To be done:
Your task is to reproduce the material exactly.

Available data:
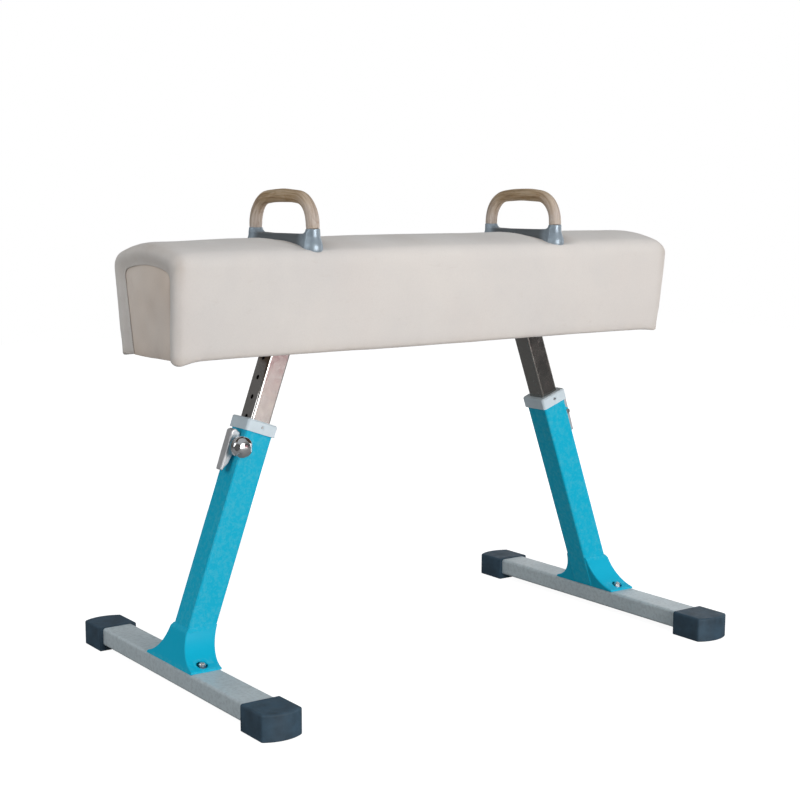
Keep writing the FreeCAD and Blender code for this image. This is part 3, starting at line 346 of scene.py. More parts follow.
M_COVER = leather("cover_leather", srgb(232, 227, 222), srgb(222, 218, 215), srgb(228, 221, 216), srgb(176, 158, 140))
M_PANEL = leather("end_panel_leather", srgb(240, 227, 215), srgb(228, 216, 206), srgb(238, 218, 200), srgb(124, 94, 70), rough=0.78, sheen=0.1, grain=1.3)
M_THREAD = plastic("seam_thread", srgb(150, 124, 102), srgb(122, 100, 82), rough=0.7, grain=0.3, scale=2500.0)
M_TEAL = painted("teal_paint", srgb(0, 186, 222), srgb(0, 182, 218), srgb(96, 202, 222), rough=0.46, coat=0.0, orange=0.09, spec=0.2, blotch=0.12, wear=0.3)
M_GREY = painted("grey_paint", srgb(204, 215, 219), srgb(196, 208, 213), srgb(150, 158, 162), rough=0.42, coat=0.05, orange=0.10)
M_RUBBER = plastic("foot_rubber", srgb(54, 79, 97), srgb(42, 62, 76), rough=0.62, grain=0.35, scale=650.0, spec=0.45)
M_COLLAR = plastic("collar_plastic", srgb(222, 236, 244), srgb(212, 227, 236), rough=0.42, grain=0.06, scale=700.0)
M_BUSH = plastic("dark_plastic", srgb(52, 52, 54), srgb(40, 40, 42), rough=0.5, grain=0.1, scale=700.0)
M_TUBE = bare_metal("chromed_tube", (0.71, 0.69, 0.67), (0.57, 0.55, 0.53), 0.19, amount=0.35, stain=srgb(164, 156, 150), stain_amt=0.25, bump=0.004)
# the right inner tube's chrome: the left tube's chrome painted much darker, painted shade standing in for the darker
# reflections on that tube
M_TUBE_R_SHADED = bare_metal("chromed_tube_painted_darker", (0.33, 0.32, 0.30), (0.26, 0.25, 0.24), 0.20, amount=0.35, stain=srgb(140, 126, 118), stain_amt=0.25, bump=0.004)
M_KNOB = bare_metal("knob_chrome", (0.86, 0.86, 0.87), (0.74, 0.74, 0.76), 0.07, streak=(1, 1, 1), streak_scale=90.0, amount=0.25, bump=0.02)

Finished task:
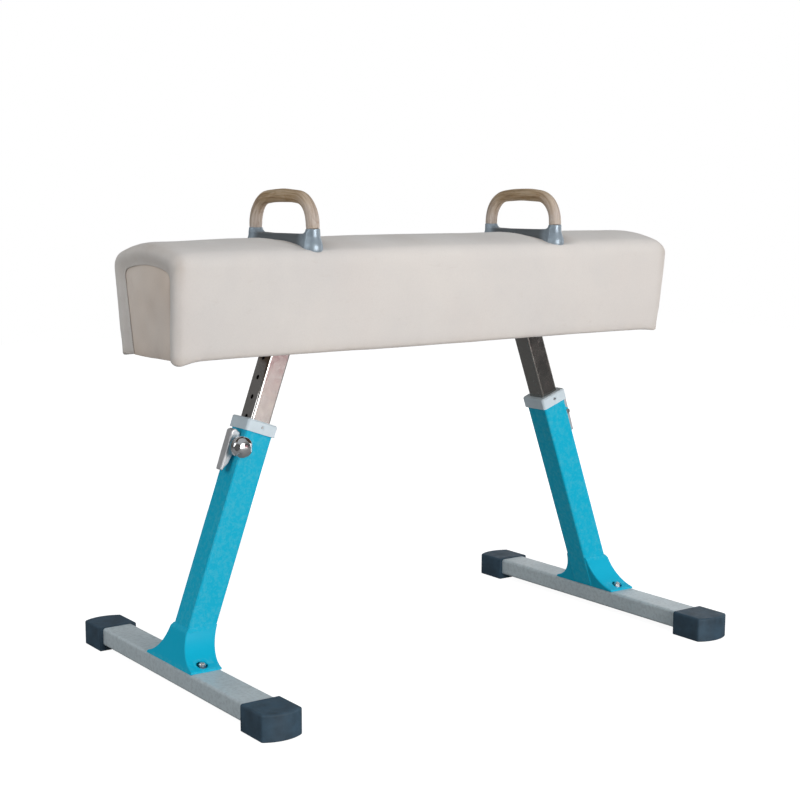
Keep writing the FreeCAD and Blender code for this image. This is part 3, starting at line 346 of scene.py. More parts follow.
M_COVER = leather("cover_leather", srgb(232, 227, 222), srgb(222, 218, 215), srgb(228, 221, 216), srgb(176, 158, 140))
M_PANEL = leather("end_panel_leather", srgb(240, 227, 215), srgb(228, 216, 206), srgb(238, 218, 200), srgb(124, 94, 70), rough=0.78, sheen=0.1, grain=1.3)
M_THREAD = plastic("seam_thread", srgb(150, 124, 102), srgb(122, 100, 82), rough=0.7, grain=0.3, scale=2500.0)
M_TEAL = painted("teal_paint", srgb(0, 186, 222), srgb(0, 182, 218), srgb(96, 202, 222), rough=0.46, coat=0.0, orange=0.09, spec=0.2, blotch=0.12, wear=0.3)
M_GREY = painted("grey_paint", srgb(204, 215, 219), srgb(196, 208, 213), srgb(150, 158, 162), rough=0.42, coat=0.05, orange=0.10)
M_RUBBER = plastic("foot_rubber", srgb(54, 79, 97), srgb(42, 62, 76), rough=0.62, grain=0.35, scale=650.0, spec=0.45)
M_COLLAR = plastic("collar_plastic", srgb(222, 236, 244), srgb(212, 227, 236), rough=0.42, grain=0.06, scale=700.0)
M_BUSH = plastic("dark_plastic", srgb(52, 52, 54), srgb(40, 40, 42), rough=0.5, grain=0.1, scale=700.0)
M_TUBE = bare_metal("chromed_tube", (0.71, 0.69, 0.67), (0.57, 0.55, 0.53), 0.19, amount=0.35, stain=srgb(164, 156, 150), stain_amt=0.25, bump=0.004)
# the right inner tube's chrome: the left tube's chrome painted much darker, painted shade standing in for the darker
# reflections on that tube
M_TUBE_R_SHADED = bare_metal("chromed_tube_painted_darker", (0.33, 0.32, 0.30), (0.26, 0.25, 0.24), 0.20, amount=0.35, stain=srgb(140, 126, 118), stain_amt=0.25, bump=0.004)
M_KNOB = bare_metal("knob_chrome", (0.86, 0.86, 0.87), (0.74, 0.74, 0.76), 0.07, streak=(1, 1, 1), streak_scale=90.0, amount=0.25, bump=0.02)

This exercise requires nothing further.